Belgium is considered politically stable, as all of Western Europe is. However, deep cultural divisions within the country make doing business within it complicated.

There is no singular cultural identity that is considered “Belgian.” Instead, Belgians draw cultural elements from their largest surrounding countries — France, Germany and The Netherlands. The customs embraced and languages spoken vary greatly depending on the region of Belgium you’re in.

The country is roughly bisected into a northern region, called Flanders, and a southern region, called Wallonia. Flanders, which includes the national capital of Brussels, is composed primarily of the Dutch-speaking Flemish people. Wallonia, with its regional capital in Namur, is home to the Walloon people, who speak primarily French, with a small German-speaking minority in the far east of the region.

The cultural and linguistic divisions between the regions have led to a longstanding power struggle within the country’s political structure, which has a profound impact on how business is conducted in the country.
Here are some things to remember as you pursue business opportunities within Belgium.

Structures can vary

The cultural rift in the country affects businesses on a fundamental level. Companies run by Walloons adhere to a French organizational style — vertically oriented, with a centralized power structure focused on a strong leader or leadership group. Flemish businesses are more influenced by the Dutch organizational model, which embraces a more egalitarian and collaborative structure.

Overall, the trend in Belgium is toward flatter organizational structures and a higher degree of collaboration, but understanding the cultural background of your business partners remains a critical step to establishing good relations.

Pragmatism is key

Regardless of what part of the country they hail from, Belgians are pragmatic when it comes to meetings. In contrast to other European countries, where shop talk might be woven into a social meal that lasts for hours and involves more than a few drinks, Belgian meetings are very professional, to the point and solution-driven.

Public confrontation is frowned upon and compromise for the greater good is highly valued. In vertically structured Walloon companies, debating the leader of the group or company in front of others is usually not an accepted practice. Subordinates are allowed to question the leader, but it will be better received if done in private.

Add a third party

If you lead or serve on a team composed of a mix of Flemish and Walloons, recruiting other outsiders to the mix is often a good way to avoid the development of factions. If a team is made up solely of Flemish and Walloons, the longstanding tension between the cultures can easily cause members to faction, undermining the collective goals of the team.

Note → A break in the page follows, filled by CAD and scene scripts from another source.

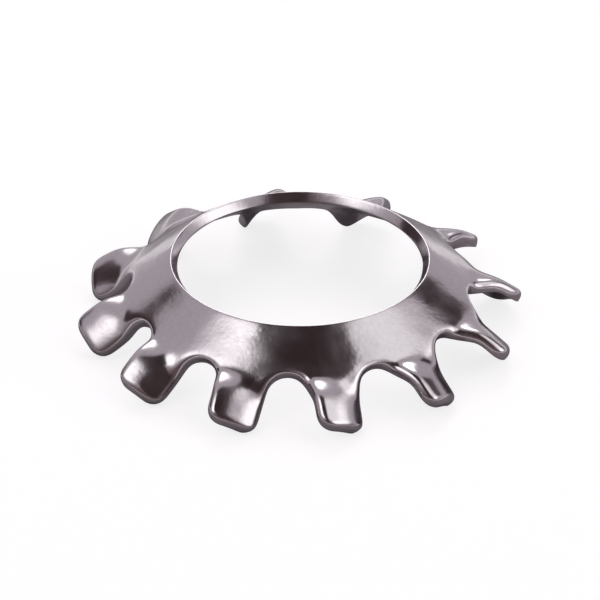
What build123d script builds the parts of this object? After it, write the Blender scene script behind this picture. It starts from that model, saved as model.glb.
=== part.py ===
from build123d import *
import os
from math import cos, radians, sin, sqrt

# Countersunk external-tooth lock washer, stamped from one sheet, in millimetres.
# The cone opens downwards: the hole is at its small upper end, and the teeth run out
# and down from its large lower end. +Z is the hole's axis, and the tips stand on Z = 0.

hole_diameter = 8.5      # smallest bore, passes an M8 screw
sheet = 0.4              # thickness of the spring steel
slope = 37.0             # fall of the cone wall below level, degrees
band = 1.78              # closed wall from the hole to the gaps, along the slope
tooth_length = 2.12      # from the bottom of the gaps to the tips, along the slope
tooth_width = 1.84
teeth = 12
twist = 31.0             # turn of each tooth about its own centre line, degrees
twist_run = 1.2          # length of tooth over which the twist grows
tip_radius = 0.47        # rounded corners of the tips
roll_radius = 0.2        # outer edges, drawn over by the punch
hole_land = 0.15         # upright sizing land at the bottom of the hole
root_share = 0.7         # of the gaps' end radius, how far back in the gaps the twist starts
sections = 5             # sections that carry the twist between a root and its blade
past = 1.0               # how far a cutting shape runs past the steel

# Distances down the wall are called slant. They start at the hole, in mid-sheet.
pitch = 360 / teeth
rise = sin(radians(slope))
run = cos(radians(slope))
land_depth = hole_land * rise * run
rim_radius = hole_diameter / 2 - land_depth + sheet * rise
start_radius = rim_radius - sheet / 2 * rise

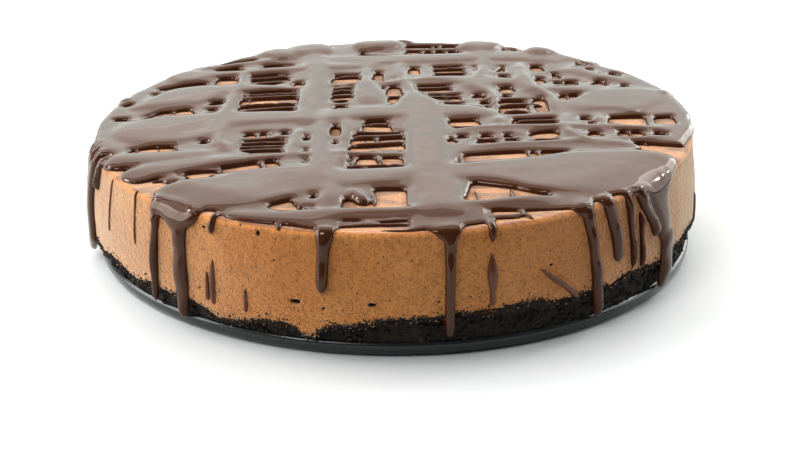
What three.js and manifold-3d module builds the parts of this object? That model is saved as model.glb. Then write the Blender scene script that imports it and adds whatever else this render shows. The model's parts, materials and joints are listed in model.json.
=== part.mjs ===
// A baked chocolate cheesecake, about 23 cm across, on the steel base of its springform tin.
// A black biscuit-crumb crust carries the filling. Ganache is poured over the top in crossing
// bands that leave windows, and it runs over the rim and down the side in drips.
// Millimetres, +Z up. The origin is the centre of the tin base's underside, and -Y is the front.
// Angles round the cake are measured from the front, positive towards +X.

import * as THREE from 'three';
import { mergeVertices } from 'three/addons/utils/BufferGeometryUtils.js';
import Module from 'manifold-3d';

// Tin base
const TIN_RADIUS = 115.5;
const TIN_SHEET = 2;
const LIP_HEIGHT = 5.2;
const LIP_WIDTH = 2.3;

// Crust
const CRUST_FOOT_RADIUS = TIN_RADIUS - LIP_WIDTH - 0.4;
const CRUST_RADIUS = 114.4;
const CRUST_DEPTH = 10;
const CRUST_FLAT_RADIUS = 104;
const CRUMB_RELIEF = 0.55;

// Filling
const LAYER_GAP = 0.3;
const TOP_HEIGHT = 44;
const TOP_SLOPE = 0.0173;
const TOP_RADIUS = 111.8;
const RIM_ROUND = 2.6;
const WALL_BELLY = 2.6;
const BELLY_HEIGHT = 18;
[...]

With a third party of outsiders from other countries involved, it is much more difficult for team members to split their allegiances. The neutral members can also act as mediators should disputes develop that are cultural in nature.

Speak English when possible

Especially in Brussels, English is widely spoken in Belgium. It’s the primary language of very few people, but it is understood by many and is a preferred language of business.

If you speak Dutch, French or German, you run the risk of identifying with Flemish or Walloon interests, which can cause problems if you have business dealings that encompass people from both cultures.

Gender relations are conservative

Although many Belgian women have fulfilling careers, and overt gender discrimination is considered rare, the upward mobility of women through the ranks of Belgian companies is slow when compared to some other countries. It’s rare to find a high-ranking female executive, and progress for women up the corporate ladder is relatively slow.

The situation is slowly changing, but women conducting business in Belgium should be aware of the gender-relations climate.